The county warns in its property-characteristics process that assessed improvements may not have been permitted. That distinction is crucial for converted garages, guest cabins, decks, additions, and manufactured homes. The Assessor may value an improvement for taxation even when Building has a separate compliance question.

A local research sequence for Mariposa County

First, assemble the APN, deed, legal description, assessor map, recorded map history, and tax bill. Search owner names and document numbers for deeds, liens, easements, restrictions, and road agreements. Confirm that every advertised APN is included and that access rights reach each relevant tract.

Second, use county GIS to identify zoning, roads, terrain, waterways, public-land adjacency, and fire history. Ask Planning about legal-lot status, allowed uses, setbacks, vacation-rental requirements, and prior land-use approvals. Ask Building about permits and final inspections. Ask Environmental Health about septic and well records. Verify tax status and direct assessments with the Treasurer-Tax Collector.

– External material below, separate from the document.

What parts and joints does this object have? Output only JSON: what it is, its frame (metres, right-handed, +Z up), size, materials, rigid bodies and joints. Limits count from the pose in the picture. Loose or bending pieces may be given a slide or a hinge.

Third, inspect the property with the map and record file in hand. Walk the access route, potential building area, utility route, drainage, well, septic components, structures, and boundaries that matter. Visit after rain or during the season when road and water conditions are most revealing when possible.

A search of Mariposa County property records is an efficient starting point, but reliable conclusions may require the Assessor-Recorder, Planning, Building, Environmental Health, Public Works, Tax Collector, fire agencies, title professionals, surveyors, engineers, well and septic specialists, and insurance advisers. In Mariposa County, locally informed research means proving how the land works when the pavement ends, the terrain rises, and public services become private responsibilities.